EXERCISE OBJECTIVE: Give the listing below again in full, exactly as written.

MATERIAL PROVIDED:
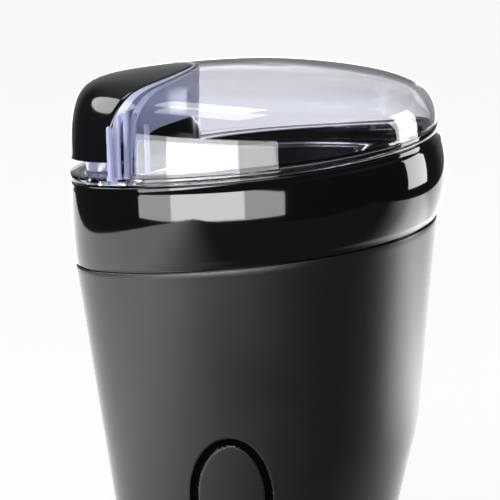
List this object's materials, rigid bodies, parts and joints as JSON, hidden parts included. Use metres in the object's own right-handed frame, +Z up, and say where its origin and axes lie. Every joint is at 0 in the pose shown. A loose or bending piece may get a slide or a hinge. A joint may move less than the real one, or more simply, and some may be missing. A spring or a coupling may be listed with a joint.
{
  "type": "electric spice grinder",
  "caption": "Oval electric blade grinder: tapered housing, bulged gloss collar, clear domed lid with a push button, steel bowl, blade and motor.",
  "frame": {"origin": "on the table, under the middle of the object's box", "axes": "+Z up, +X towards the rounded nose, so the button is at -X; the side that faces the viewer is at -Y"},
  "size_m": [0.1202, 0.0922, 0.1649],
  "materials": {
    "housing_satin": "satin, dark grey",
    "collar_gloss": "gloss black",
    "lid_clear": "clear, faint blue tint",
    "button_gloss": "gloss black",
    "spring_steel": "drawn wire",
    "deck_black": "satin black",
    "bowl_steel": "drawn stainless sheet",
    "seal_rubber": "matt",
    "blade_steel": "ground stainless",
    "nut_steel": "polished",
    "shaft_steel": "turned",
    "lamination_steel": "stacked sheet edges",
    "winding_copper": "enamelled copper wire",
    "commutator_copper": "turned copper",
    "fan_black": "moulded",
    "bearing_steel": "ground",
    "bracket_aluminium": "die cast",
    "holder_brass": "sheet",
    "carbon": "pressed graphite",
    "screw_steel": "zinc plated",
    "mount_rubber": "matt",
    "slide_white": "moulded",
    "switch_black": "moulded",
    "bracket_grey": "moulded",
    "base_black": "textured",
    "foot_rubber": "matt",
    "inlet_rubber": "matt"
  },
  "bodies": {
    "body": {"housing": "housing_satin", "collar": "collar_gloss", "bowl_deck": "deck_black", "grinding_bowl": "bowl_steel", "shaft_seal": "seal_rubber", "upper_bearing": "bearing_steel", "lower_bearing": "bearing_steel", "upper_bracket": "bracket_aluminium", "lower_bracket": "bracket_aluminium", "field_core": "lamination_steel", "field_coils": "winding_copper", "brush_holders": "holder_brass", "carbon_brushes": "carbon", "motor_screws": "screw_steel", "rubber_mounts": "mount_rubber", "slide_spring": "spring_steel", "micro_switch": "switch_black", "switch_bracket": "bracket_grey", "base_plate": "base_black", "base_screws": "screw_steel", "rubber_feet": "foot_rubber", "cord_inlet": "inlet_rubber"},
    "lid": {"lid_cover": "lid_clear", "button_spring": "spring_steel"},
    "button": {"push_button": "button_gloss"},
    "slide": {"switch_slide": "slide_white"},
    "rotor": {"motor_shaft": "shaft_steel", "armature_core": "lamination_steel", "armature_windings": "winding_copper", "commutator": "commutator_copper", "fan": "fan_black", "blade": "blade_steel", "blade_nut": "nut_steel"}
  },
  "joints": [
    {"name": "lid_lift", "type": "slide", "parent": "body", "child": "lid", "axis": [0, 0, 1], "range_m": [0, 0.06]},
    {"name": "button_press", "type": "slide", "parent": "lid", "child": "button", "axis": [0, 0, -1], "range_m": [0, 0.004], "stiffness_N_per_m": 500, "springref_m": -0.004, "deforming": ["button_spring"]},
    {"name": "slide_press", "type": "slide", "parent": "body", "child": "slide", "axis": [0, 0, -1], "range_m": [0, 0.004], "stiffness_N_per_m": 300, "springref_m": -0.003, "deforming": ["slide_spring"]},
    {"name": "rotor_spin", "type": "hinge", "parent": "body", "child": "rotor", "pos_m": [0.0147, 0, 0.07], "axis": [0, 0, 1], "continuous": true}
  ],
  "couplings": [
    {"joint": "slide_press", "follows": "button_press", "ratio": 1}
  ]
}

RESULT FOR THIS TASK:
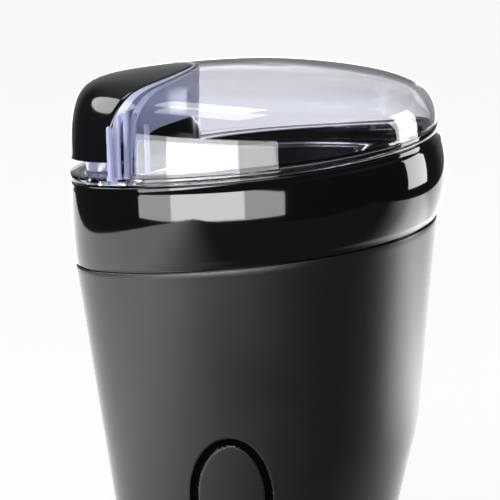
List this object's materials, rigid bodies, parts and joints as JSON, hidden parts included. Use metres in the object's own right-handed frame, +Z up, and say where its origin and axes lie. Every joint is at 0 in the pose shown. A loose or bending piece may get a slide or a hinge. A joint may move less than the real one, or more simply, and some may be missing. A spring or a coupling may be listed with a joint.
{
  "type": "electric spice grinder",
  "caption": "Oval electric blade grinder: tapered housing, bulged gloss collar, clear domed lid with a push button, steel bowl, blade and motor.",
  "frame": {"origin": "on the table, under the middle of the object's box", "axes": "+Z up, +X towards the rounded nose, so the button is at -X; the side that faces the viewer is at -Y"},
  "size_m": [0.1202, 0.0922, 0.1649],
  "materials": {
    "housing_satin": "satin, dark grey",
    "collar_gloss": "gloss black",
    "lid_clear": "clear, faint blue tint",
    "button_gloss": "gloss black",
    "spring_steel": "drawn wire",
    "deck_black": "satin black",
    "bowl_steel": "drawn stainless sheet",
    "seal_rubber": "matt",
    "blade_steel": "ground stainless",
    "nut_steel": "polished",
    "shaft_steel": "turned",
    "lamination_steel": "stacked sheet edges",
    "winding_copper": "enamelled copper wire",
    "commutator_copper": "turned copper",
    "fan_black": "moulded",
    "bearing_steel": "ground",
    "bracket_aluminium": "die cast",
    "holder_brass": "sheet",
    "carbon": "pressed graphite",
    "screw_steel": "zinc plated",
    "mount_rubber": "matt",
    "slide_white": "moulded",
    "switch_black": "moulded",
    "bracket_grey": "moulded",
    "base_black": "textured",
    "foot_rubber": "matt",
    "inlet_rubber": "matt"
  },
  "bodies": {
    "body": {"housing": "housing_satin", "collar": "collar_gloss", "bowl_deck": "deck_black", "grinding_bowl": "bowl_steel", "shaft_seal": "seal_rubber", "upper_bearing": "bearing_steel", "lower_bearing": "bearing_steel", "upper_bracket": "bracket_aluminium", "lower_bracket": "bracket_aluminium", "field_core": "lamination_steel", "field_coils": "winding_copper", "brush_holders": "holder_brass", "carbon_brushes": "carbon", "motor_screws": "screw_steel", "rubber_mounts": "mount_rubber", "slide_spring": "spring_steel", "micro_switch": "switch_black", "switch_bracket": "bracket_grey", "base_plate": "base_black", "base_screws": "screw_steel", "rubber_feet": "foot_rubber", "cord_inlet": "inlet_rubber"},
    "lid": {"lid_cover": "lid_clear", "button_spring": "spring_steel"},
    "button": {"push_button": "button_gloss"},
    "slide": {"switch_slide": "slide_white"},
    "rotor": {"motor_shaft": "shaft_steel", "armature_core": "lamination_steel", "armature_windings": "winding_copper", "commutator": "commutator_copper", "fan": "fan_black", "blade": "blade_steel", "blade_nut": "nut_steel"}
  },
  "joints": [
    {"name": "lid_lift", "type": "slide", "parent": "body", "child": "lid", "axis": [0, 0, 1], "range_m": [0, 0.06]},
    {"name": "button_press", "type": "slide", "parent": "lid", "child": "button", "axis": [0, 0, -1], "range_m": [0, 0.004], "stiffness_N_per_m": 500, "springref_m": -0.004, "deforming": ["button_spring"]},
    {"name": "slide_press", "type": "slide", "parent": "body", "child": "slide", "axis": [0, 0, -1], "range_m": [0, 0.004], "stiffness_N_per_m": 300, "springref_m": -0.003, "deforming": ["slide_spring"]},
    {"name": "rotor_spin", "type": "hinge", "parent": "body", "child": "rotor", "pos_m": [0.0147, 0, 0.07], "axis": [0, 0, 1], "continuous": true}
  ],
  "couplings": [
    {"joint": "slide_press", "follows": "button_press", "ratio": 1}
  ]
}